## BEGIN Supplied material
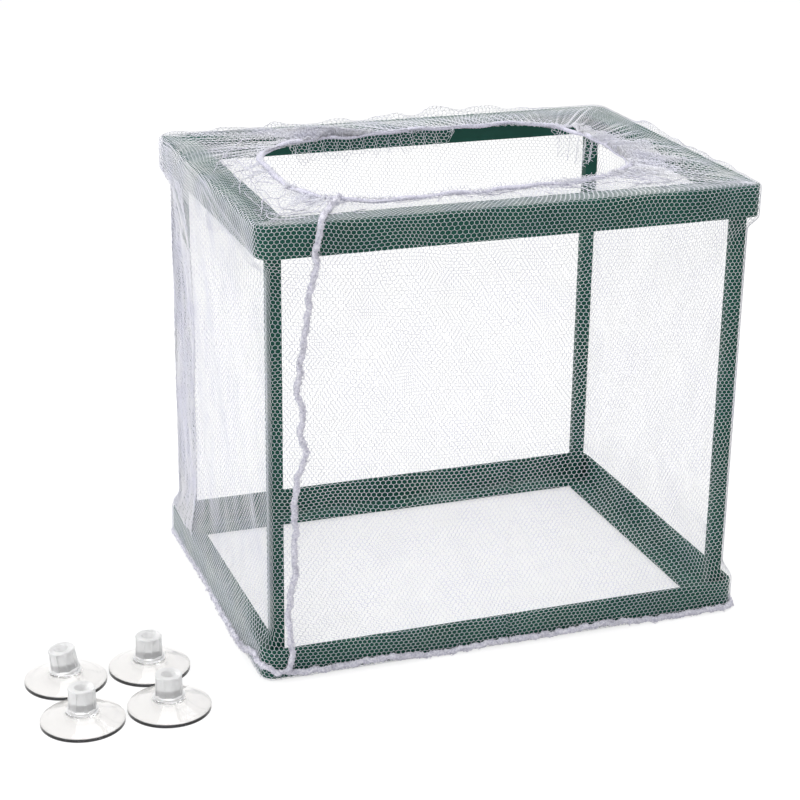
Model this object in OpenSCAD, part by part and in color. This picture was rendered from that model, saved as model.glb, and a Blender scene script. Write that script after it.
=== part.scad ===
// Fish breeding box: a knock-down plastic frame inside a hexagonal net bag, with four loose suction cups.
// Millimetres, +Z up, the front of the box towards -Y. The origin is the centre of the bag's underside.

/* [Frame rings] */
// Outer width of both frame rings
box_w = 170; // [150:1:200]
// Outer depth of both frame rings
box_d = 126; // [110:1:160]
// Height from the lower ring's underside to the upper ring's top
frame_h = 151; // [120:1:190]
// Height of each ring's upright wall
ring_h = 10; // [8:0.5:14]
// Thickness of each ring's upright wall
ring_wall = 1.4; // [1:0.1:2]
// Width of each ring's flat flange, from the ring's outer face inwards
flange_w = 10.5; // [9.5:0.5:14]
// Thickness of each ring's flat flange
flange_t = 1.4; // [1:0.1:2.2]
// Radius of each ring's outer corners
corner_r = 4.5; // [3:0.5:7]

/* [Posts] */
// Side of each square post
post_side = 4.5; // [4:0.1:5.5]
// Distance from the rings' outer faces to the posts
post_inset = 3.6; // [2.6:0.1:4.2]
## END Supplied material
Stated exercise: From the opening line of the data above through the line that contains "the bag's underside.", please print each line as it stands and only those lines.

Task result:
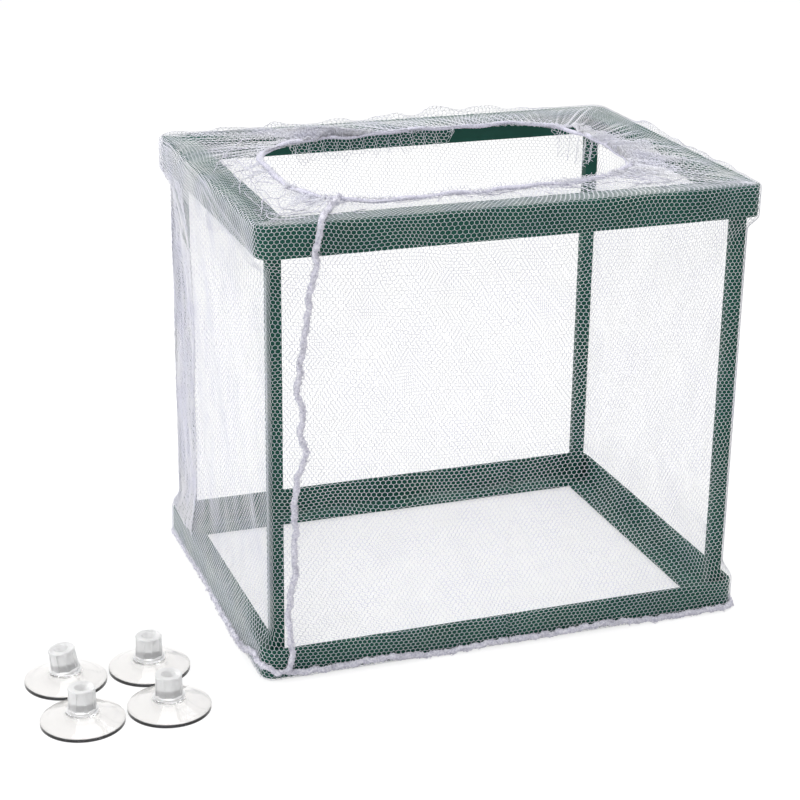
Model this object in OpenSCAD, part by part and in color. This picture was rendered from that model, saved as model.glb, and a Blender scene script. Write that script after it.
=== part.scad ===
// Fish breeding box: a knock-down plastic frame inside a hexagonal net bag, with four loose suction cups.
// Millimetres, +Z up, the front of the box towards -Y. The origin is the centre of the bag's underside.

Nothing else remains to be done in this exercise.